ICAP Code of Ethics 2019 defines engagement partner as “the partner or other person in the firm who is responsible for the engagement and its performance, and for the report that is issued on behalf of the firm, and who, where required, has the appropriate authority from a professional, legal or regulatory body.”
While, public-interest entity includes a listed entity and other entities categorized as public-interest by local statutory provisions.
ICAP Code of Ethics 2015 also contained similar requirements for rotation of auditor. Relevant requirements of ICAP Code of Ethics 2015 are reproduced in ‘Annexure B’ to this letter. With issuing and application of ICAP Code of Ethics 2019, ICAP Code of Ethics 2015 was superseded.
Prior to ICAP Code of Ethics 2015, ICAP Code of Ethics 2008 was applied, and it also contained the auditor rotation requirements.
9.The Committee also considered it pertinent to mention that:
•Regulation 32 (2) of the CCG Regulations 2019 requires a listed company to appoint an auditor who is compliant with the Code of Ethics as adopted by the Institute of Chartered Accountants of Pakistan (the Institute).

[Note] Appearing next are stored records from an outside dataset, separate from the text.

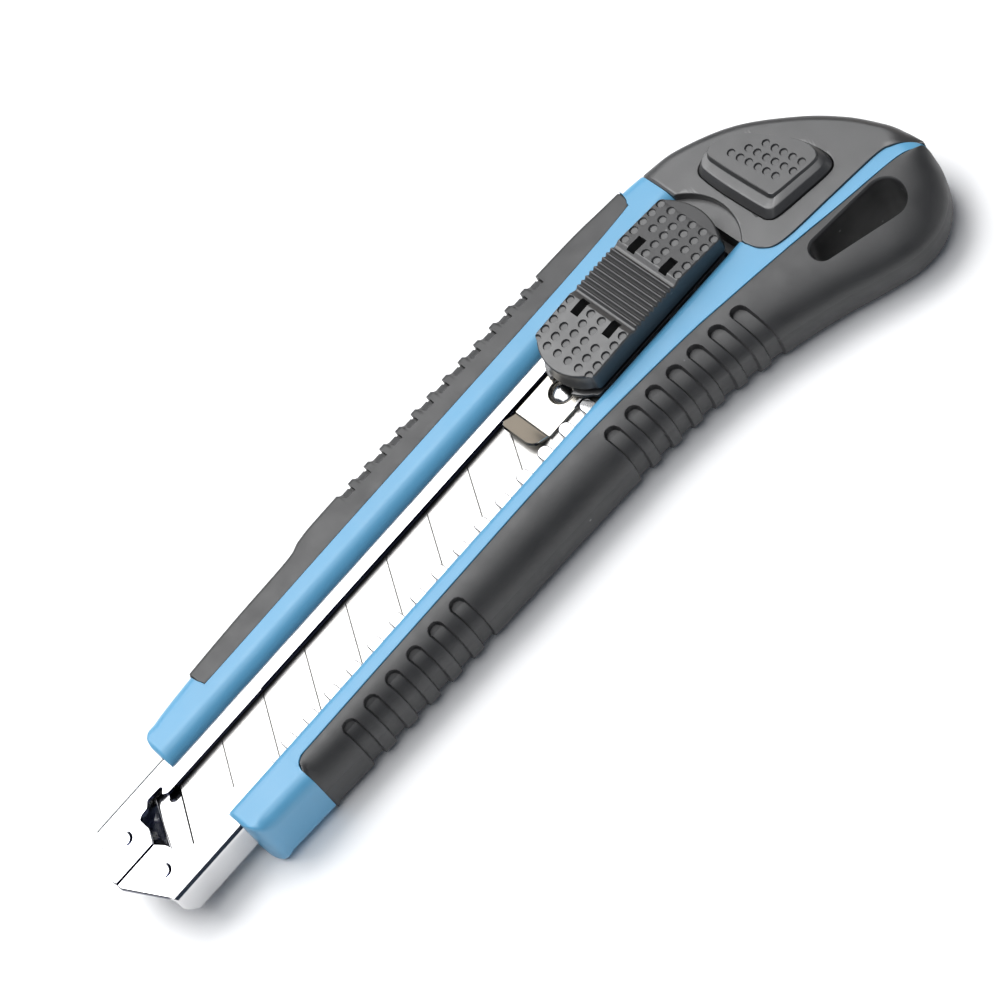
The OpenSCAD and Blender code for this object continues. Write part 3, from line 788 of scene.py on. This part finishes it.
def body_main():
    rings = []
    for s in body_stations():
        on_belly = s >= BELLY_SEAM[0][0]
        on_spine = SPINE_SEAM[0][0] <= s <= SPINE_SEAM[-1][0]
        belly = y_on(belly_seam if on_belly else belly_rim, s)
        spine = y_on(spine_seam if on_spine else spine_rim, s)
        broad = ease((s - FRONT_X) / 3.5)  # the front end's edges are rounded less
        free, seam = 0.8 + 1.9 * broad, 0.2  # rounding of a free edge, and beside a grip
        low_round = 0.3 if on_belly and on_spine else 1.0 + 2.4 * broad
        rings.append(body_section(s, belly, spine, seam if on_belly else free, seam if on_spine else free,
                                  round_off(s - FRONT_X, 0.9), low_round))
    return loft("handle_body_plastic", rings)


def stripe():
    """The thin arm of the body that runs back between the belly grip and the tail cap."""
    start = CAP_X - 2.7
    upper = np.vstack([[(start, -9.4)], resample(cap_seam, 0.1)])
    lower = resample(part_of(belly_seam, start, 176.4), 0.1)
    reach = lengths(lower)[-1]
    shares = np.linspace(0, 1, 90)
    end_round, edge = 4.0, 0.16
    rings = []
    for f, a, b in zip(shares, at_shares(lower, shares), at_shares(upper, shares)):
        width, out = towards(a, b)
        fall = round_off((1 - f) * reach, end_round) / end_round
        top, low = RAIL_TOP - 2.2 * fall, UNDERSIDE + 2.8 * fall
        loop = [(0, low), (0, top - edge), (0.3 * edge, top - 0.3 * edge), (edge, top), (width - edge, top),
                (width - 0.3 * edge, top - 0.3 * edge), (width, top - edge), (width, low)]
        rings.append([(*(a + out * w), z) for w, z in loop])
    return loft("stripe", rings)


def blue_body():
    body = combine(body_main(), [stripe()], "UNION")
    return dress(body, "handle", "blue_plastic", ["handle_body"], 30)


# ---- tail cap and button
RECESS_R, RECESS_FLOOR = 11.2, 1.15
RECESS_AT = (CAP_X + 3.3 - RECESS_R, -0.6)
BUTTON_BASE = [
    (150.9, 4.6), (150.7, 0), (150.9, -8.0), (151.3, -9.9), (152.7, -10.9), (158, -11.8), (163.2, -12.5),
    (165, -11.9), (165.7, -10), (165.5, -6.5), (164.1, -1.8), (161.4, 3.8), (158.5, 6.9), (156, 7.9),
    (153, 7.5), (151.4, 6.6),
]
# Each point faces the one above. The number is how much of a ledge the side has there.
BUTTON_PAD = [
    (153.9, 4.4, 1), (153.9, 0, 1), (154.1, -6.6, 1), (154.3, -8.3, 0.8), (155.2, -8.9, 0.1),
    (159, -9.6, 0), (162.7, -10.2, 0), (164.1, -9.9, 0), (164.8, -8.4, 0), (164.7, -5.9, 0),
    (163.4, -1.9, 0), (160.8, 3.2, 0), (158.3, 6, 0), (156.3, 6.9, 0.1), (154.6, 6.7, 0.6), (154, 5.9, 0.9),
]
BUTTON_LEDGE = CAP_TOP + 1.25
BUTTON_TOP = top_of("cap_button")


def cap_section(seam, rim, edge, shrink, drop):
    """The cap's section from its seam, over the flat top and round the outer side to the underside."""
    width, out = towards(seam, rim)
    lip = 0.2
    top = CAP_TOP - shrink - drop
    width = width - shrink
    reach = min(edge, 0.8 * (width - lip))
    arc = np.radians(np.linspace(0, 90, 12))
    pts = [(0.0, UNDERSIDE + 0.3), (0.0, top - lip), (0.3 * lip, top - 0.3 * lip), (lip, top)]
    pts += [(lip + (width - reach - lip) * f, top) for f in (0.25, 0.5, 0.75)]
    pts += [(width - reach * (1 - math.sin(a)), top - 0.9 * reach * (1 - math.cos(a))) for a in arc]
    low = min(3.0, 0.8 * width)
    pts += [(width - low * (1 - math.cos(a)), UNDERSIDE + low * (1 - math.sin(a))) for a in arc]
    pts += [(0.3, UNDERSIDE)]
    w, z = np.array(pts).T
    return np.column_stack([seam + w[:, None] * out, z])


def tail_cap():
    seam_line = resample(cap_seam, 0.1)
    first = int(np.argmax(spine_rim[:, 0] > CAP_X))
    a, b = spine_rim[first - 1], spine_rim[first]
    rim_line = np.vstack([a + (b - a) * (CAP_X - a[0]) / (b[0] - a[0]), spine_rim[first:]])
    rim_line = rim_line[rim_line[:, 1] > -21]
    shares = np.linspace(0, 1, 90) ** 1.05
    rings = []
    for seam, rim, at in zip(at_shares(seam_line, shares), at_shares(rim_line, shares), shares):
        edge = 2.3 + 1.1 * ease(1 - at * 8)  # rounder at the front
        shrink = 0.25 * (1 - ease(at * 80 + 0.02)) ** 2
        drop = 1.5 * ease((at - 0.84) / 0.16) ** 1.5
        rings.append(cap_section(seam, rim, edge, shrink, drop))
    cap = loft("tail_cap_plastic", rings)
    recess = cutter("recess", circle(*RECESS_AT, RECESS_R, 120), RECESS_FLOOR, CAP_TOP, 0.35)
    base = smooth(BUTTON_BASE, 6, closed=True)
    pocket = cutter("pocket", base - normals(base) * 0.12, UNDERSIDE + 1.6, CAP_TOP, 0.25)
    floor = CHANNEL_LOW + SHEET
    tongue = box_cutter((CHANNEL_END - 8.2, -6, floor + 1.3), (CAP_X + 1, 6, floor + 3.6))
    combine(cap, [recess, pocket])
    combine(cap, [tongue], "UNION")
    return dress(cap, "tail", "black_plastic", ["tail_cap"], 30)


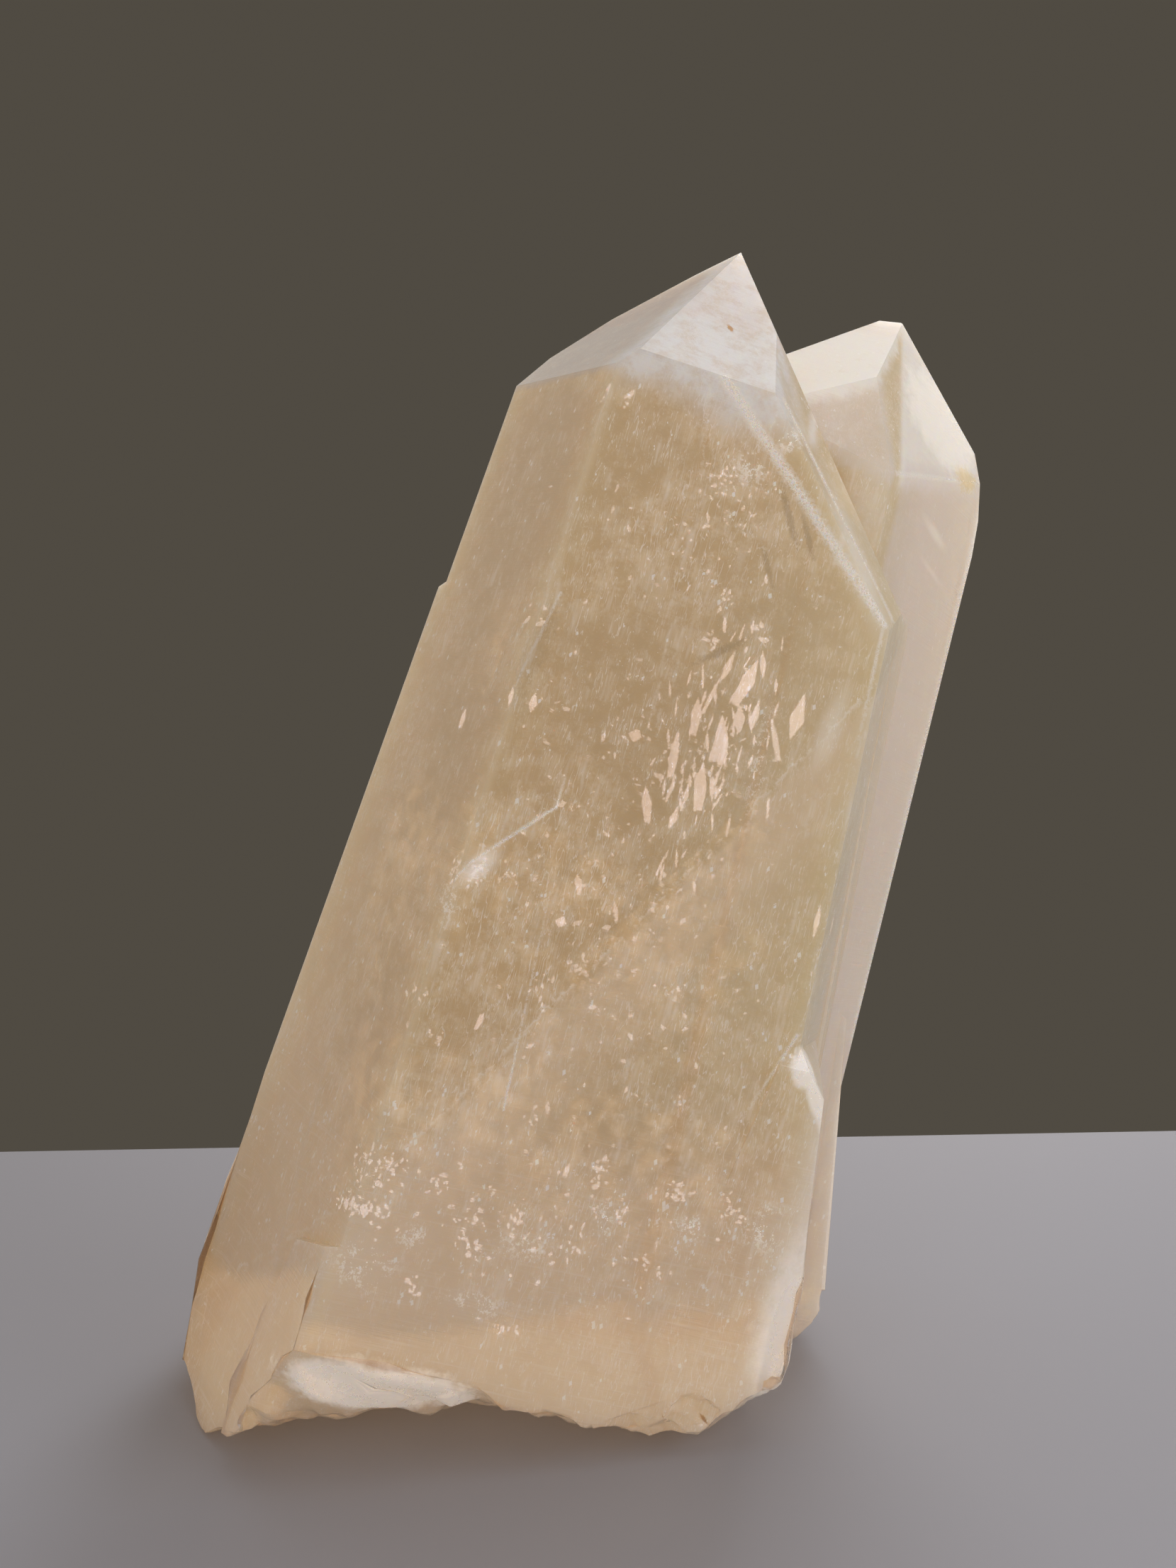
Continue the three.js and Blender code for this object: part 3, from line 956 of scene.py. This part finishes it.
def plateModel(name, sides, thickness, seed):
    # A thin uneven lozenge, 1 mm wide and long, that the breaks are copied from.
    dropSelection()
    bpy.ops.mesh.primitive_cylinder_add(
        vertices=sides, radius=plate["radius"], depth=thickness, end_fill_type="NGON",
    )
    model = bpy.context.object
    model.name = name
    pickFaces(model, lambda face: face.normal.z > 0.9)
    bpy.ops.transform.resize(value=plate["taper"])
    bpy.ops.transform.translate(value=plate["shift"])
    bpy.ops.mesh.select_all(action="SELECT")
    bpy.ops.transform.vertex_random(offset=plate["wobble"], seed=seed)
    closeMesh()
    return model


def plateModels(name, facts):
    return [plateModel(name, sides, facts["thickness"], seed) for sides, seed in facts["models"]]


def layPlate(model, centre, width, length, azimuth, rise, roll):
    # A copy of the model at a place in the crystal's axes, its flat side along the given facing.
    copy = model.copy()
    copy.data = model.data.copy()
    bpy.context.scene.collection.objects.link(copy)
    facing = facetNormal(azimuth, rise)
    upward = (Vector((0, 0, 1)) - facing * facing.z).normalized()
    sideways = upward.cross(facing)
    turned = Matrix((sideways, upward, facing)).transposed() @ Matrix.Rotation(math.radians(roll), 3, "Z")
    turn = (toCrystal.transposed() @ turned).to_4x4()
    size = Matrix.Diagonal((width, length, 1.0, 1.0))
    copy.matrix_world = Matrix.Translation(inPart(*centre)) @ turn @ size
    return copy


def drawAll(chance, spans):
    return [chance.uniform(low, high) for low, high in spans]


def plateLight(name, facts):
    # A thin bright break shines back light, lets light from behind glow through it and has a painted glow
    # of its own.
    material = bpy.data.materials.new(name)
    tree = freshTree(material)
    grain = noise(tree, crystalPlace(tree), *plate["grain"])
    grain = ramp(tree, grain, *plate["grainLimits"])
    tint = blendColour(tree, grain, facts["colour"], plate["grainColour"])
    shader = addNode(tree, "ShaderNodeBsdfPrincipled", sockets={
        "Base Color": tint, "Roughness": facts["roughness"],
        "Emission Color": facts["colour"], "Emission Strength": facts["paintedGlow"],
    })
    glow = addNode(tree, "ShaderNodeBsdfTranslucent", sockets={"Color": tint})
    showSurface(tree, blendShaders(tree, facts["through"], shader, glow))
    return material


def joinPlates(name, copies, models, material):
    dropSelection()
    for copy in copies:
        copy.select_set(True)
    bpy.context.view_layer.objects.active = copies[0]
    bpy.ops.object.join()
    joined = bpy.context.object
    joined.name = name
    joined.data.name = name
    applyPlace()
    joined.data.materials.clear()
    joined.data.materials.append(material)
    for model in models:
        bpy.data.objects.remove(model)
    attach(joined, "root")


def makeShards():
    chance = random.Random(shards["seed"])
    models = plateModels("plateModel", shards)
    copies = []
    for index, (centre, width, length) in enumerate(shards["large"]):
        at = [middle + shift for middle, shift in zip(centre, shards["shift"])]
        if not isInside(at, shards["cover"]):
            at = centre
        copies.append(layPlate(
            models[index % len(models)], at, width * shards["widen"], length * shards["stretch"],
            *drawAll(chance, shards["turns"]),
        ))
    for index in range(shards["splinters"]):
        at = [chance.gauss(middle, wide) for middle, wide in zip(shards["middle"], shards["spread"])]
        if isInside(at, shards["cover"]):
            model = models[index % len(models)]
            copies.append(layPlate(model, at, *drawAll(chance, shards["splinterSpans"])))
    joinPlates("innerShards", copies, models, plateLight("breakLight", shards))


def makeFlecks():
    chance = random.Random(flecks["seed"])
    models = plateModels("fleckModel", flecks)
    copies = []
    for centre, spread, count in flecks["clouds"]:
        for index in range(count):
            at = [chance.gauss(middle, wide * flecks["gather"]) for middle, wide in zip(centre, spread)]
            at[0] += flecks["lift"]
            if not isInside(at, flecks["cover"]):
                continue
            size = chance.uniform(*flecks["size"])
            if chance.random() < flecks["largeShare"]:
                size *= flecks["largeSize"]
            copies.append(layPlate(
                models[index % len(models)], at, size, size * chance.uniform(*flecks["stretch"]),
                *drawAll(chance, flecks["turns"]),
            ))
    joinPlates("innerFlecks", copies, models, plateLight("fleckWhite", flecks))


makeShards()
makeFlecks()
print("stage: shards and flecks set in")


# Healed cracks: thin curved veils inside the crystals.
veils = {
    "grid": (24, 16),
    "drift": ("CLOUDS", 0.012, 0.5, 0.0022, 2),  # as the crystal's relief
    "colour": (1.0, 0.95, 0.88, 1.0),
    "roughness": 0.4,
    "through": 0.55,
    "rim": 0.12,  # share of the length that fades out at each end
    "nearEdge": 0.25,  # of the far edge's softness
    "haze": (7.0, 0.72),
    "distortion": 0.4,
    "hazeLimits": (0.42, 0.66),
    # from, to and reach inwards from that line in the crystal's axes and mm, then the density,
    # the softness of the far edge and the grain
    "cracks": {
        "slantVeil": ((17.2, 15.3, 107.8), (19.8, -9.2, 67.5), (-7, 10, -13), 0.5, 0.10, 0.5),
        "lowerVeil": ((17.8, -9.0, 67.2), (19.1, -15.6, 46.1), (-6, 12, -6), 0.45, 0.12, 0.5),
        "whiteCrack": ((22.0, -15.9, 95.7), (22.7, -26.0, 83.9), (-7, 1.4, -0.6), 0.9, 0.3, 1.1),
        "whiteCrackFoot": ((22.7, -26.0, 83.9), (23.3, -30.4, 75.5), (-6, 1.0, -1.0), 0.8, 0.3, 1.1),
        "topSeam": ((19.3, -15.4, 106.9), (20.0, -15.9, 95.0), (-5, 1.0, 0.4), 0.7, 0.3, 0.9),
        "thinSeam": ((19.7, -13.7, 83.7), (21.8, -11.7, 51.4), (-6, 0.7, 0.2), 0.55, 0.2, 0.8),
        "curvedVeil": ((15.5, -10.0, 166.1), (16.2, -8.2, 153.0), (-5, 2.4, 0.5), 0.8, 0.3, 0.9),
        "smallCrystalSeam": ((22.8, 28.5, 66.6), (23.8, 23.4, 51.6), (-6, 1.2, -0.8), 0.7, 0.3, 0.9),
        "shoulderVeil": ((14.0, -25.1, 126.3), (15.2, -27.8, 108.5), (-3, -9, -2), 0.4, 0.08, 0.4),
        "leftDeepVeil": ((14.1, -36.0, 94.2), (16.4, -30.1, 56.7), (-12, -6, 2), 0.35, 0.2, 0.35),
        "deepVeil": ((-4, -36, 96), (0, 30, 84), (5, 3, -36), 0.45, 0.35, 0.22),
        "footVeil": ((10, -34, 56), (12, 32, 54), (4, 2, -34), 0.5, 0.3, 0.25),
    },
}


def veilMaterial(name, density, edge, grain):
    # White where the crack healed unevenly, clear between, fading to its rim.
    material = bpy.data.materials.new(name)
    tree = freshTree(material)
    sheet = addNode(tree, "ShaderNodeUVMap").outputs[0]
    split = addNode(tree, "ShaderNodeSeparateXYZ", sockets={0: sheet}).outputs
    haze = noise(tree, crystalPlace(tree), grain, *veils["haze"], distortion=veils["distortion"])
    rim, near = veils["rim"], edge * veils["nearEdge"]
    limits = [("X", 0.0, rim), ("X", 1.0, 1.0 - rim), ("Y", 0.0, near), ("Y", 1.0, edge)]
    cover = limitMask(tree, split, limits, ramp(tree, haze, *veils["hazeLimits"]))
    shader = addNode(tree, "ShaderNodeBsdfPrincipled", sockets={
        "Base Color": veils["colour"], "Roughness": veils["roughness"],
    })
    glow = addNode(tree, "ShaderNodeBsdfTranslucent", sockets={"Color": veils["colour"]})
    solid = blendShaders(tree, veils["through"], shader, glow)
    clear = addNode(tree, "ShaderNodeBsdfTransparent")
    showSurface(tree, blendShaders(tree, times(tree, cover, density), clear, solid))
    return material


def makeVeil(name, start, end, reach, density, edge, grain):
    start, end, reach = Vector(start), Vector(end), Vector(reach)
    run = end - start
    reach -= run * (reach.dot(run) / run.length_squared)
    facing = run.cross(reach).normalized()
    across, inwards = veils["grid"]
    dropSelection()
    bpy.ops.mesh.primitive_grid_add(x_subdivisions=across, y_subdivisions=inwards, size=1.0, calc_uvs=True)
    veil = bpy.context.object
    veil.name = name
    veil.data.name = name
    middle = (start + end + reach) / 2
    turn = toCrystal.transposed() @ Matrix((run, reach, facing)).transposed()
    veil.matrix_world = Matrix.Translation(inPart(*middle)) @ (turn * 0.001).to_4x4()  # mm to metres
    applyPlace()
    pushSurface(veil, name, *veils["drift"])
    veil.data.materials.append(veilMaterial(name, density, edge, grain))
    bpy.ops.object.shade_smooth()
    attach(veil, "root")


for veilName, veilFacts in veils["cracks"].items():
    makeVeil(veilName, *veilFacts)
print("stage: veils set in")


studio = {
    "floorSize": (1.2, 0.62),
    "floorBack": 0.105,
    "floorLevel": -0.0002,
    "floorColour": (0.22, 0.215, 0.238, 1.0),
    "floorRoughness": 0.6,
    "wallColour": (0.080, 0.070, 0.055, 1.0),  # what the camera sees behind the crystal
    "dimSide": (0.10, 0.095, 0.085, 1),
    "brightSide": (0.9, 0.88, 0.84, 1),
    "brightness": 0.8,
    # the surroundings brighten upwards and to the back: axis, start, end and share
    "brightWays": [("Z", -0.3, 0.9, 0.35), ("Y", -0.6, 0.9, 0.4)],
}


def makeFloor():
    width, depth = studio["floorSize"]
    dropSelection()
    place = (0.0, studio["floorBack"] - depth / 2, studio["floorLevel"])
    bpy.ops.mesh.primitive_plane_add(size=1.0, location=place)
    floor = bpy.context.object
    floor.name = "studioFloor"
    floor.scale = (width, depth, 1.0)
    applyPlace()
    material = bpy.data.materials.new("paleFloor")
    tree = freshTree(material)
    showSurface(tree, addNode(tree, "ShaderNodeBsdfPrincipled", sockets={
        "Base Color": studio["floorColour"], "Roughness": studio["floorRoughness"],
    }))
    floor.data.materials.append(material)


def makeSurroundings():
    world = bpy.data.worlds.new("softStudio")
    bpy.context.scene.world = world
    tree = freshTree(world)
    direction = addNode(tree, "ShaderNodeTexCoord").outputs["Generated"]
    split = addNode(tree, "ShaderNodeSeparateXYZ", sockets={0: direction}).outputs
    bright = 0.0
    for axis, low, high, share in studio["brightWays"]:
        bright = number(tree, "ADD", times(tree, ramp(tree, split[axis], low, high), share), bright)
    soft = blendColour(tree, bright, studio["dimSide"], studio["brightSide"])
    lit = addNode(tree, "ShaderNodeBackground", sockets={"Color": soft, "Strength": studio["brightness"]})
    seen = addNode(tree, "ShaderNodeBackground", sockets={"Color": studio["wallColour"]})
    isSeen = addNode(tree, "ShaderNodeLightPath").outputs["Is Camera Ray"]
    showSurface(tree, blendShaders(tree, isSeen, lit, seen), "ShaderNodeOutputWorld")


lamps = {
    "backPanel": {"place": (0.16, 0.60, 0.34), "aim": (0, 0, 0.09), "size": (0.5, 0.4), "power": 6.0,
                  "colour": (1.0, 0.96, 0.90), "throughGlass": False, "inGloss": False},
    "rightFill": {"place": (0.62, -0.22, 0.36), "aim": (0, 0, 0.1), "size": (0.5, 0.5), "power": 3.0,
                  "colour": (1.0, 1.0, 1.0), "throughGlass": False, "inGloss": True},
    "overhead": {"place": (0.10, 0.02, 0.60), "aim": (0, 0, 0.1), "size": (0.4, 0.4), "power": 0.5,
                 "colour": (0.97, 0.98, 1.0), "throughGlass": True, "inGloss": True},
    "frontFill": {"place": (-0.16, -0.70, 0.24), "aim": (0, 0, 0.1), "size": (0.7, 0.7), "power": 2.8,
                  "colour": (1.0, 0.98, 0.97), "throughGlass": False, "inGloss": False},
}


def addLamp(name, facts):
    dropSelection()
    bpy.ops.object.light_add(type="AREA", location=facts["place"])
    lamp = bpy.context.object
    lamp.name = name
    lamp.data.shape = "RECTANGLE"
    lamp.data.size, lamp.data.size_y = facts["size"]
    lamp.data.energy = facts["power"]
    lamp.data.color = facts["colour"]
    lamp.visible_transmission = facts["throughGlass"]
    lamp.visible_glossy = facts["inGloss"]
    aim = Vector(facts["aim"]) - Vector(facts["place"])
    lamp.rotation_euler = aim.to_track_quat("-Z", "Y").to_euler()


makeFloor()
makeSurroundings()
for lampName, lampFacts in lamps.items():
    addLamp(lampName, lampFacts)
bpy.context.scene.view_settings.view_transform = "Standard"
print("stage: floor and lamps set")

Previously applicable, CCG Regulations 2017 and Codes of Corporate Governance (now repealed) also contained same the requirement.
•Section 247 3(i) of the Companies Act, 2017, while stating the qualifications and disqualifications of external auditor, specifies that a person who is not eligible to act as auditor under the Code of Ethics as adopted by the Institute, cannot be appointed as external auditor of a company.
10.The Committee, in light of above requirements, noted that for rotation of external auditor, requirements of the applicable Code of Ethics for Chartered Accountants (issued by the Institute) shall also be considered and complied with, together with the requirements of the applicable corporate governance framework.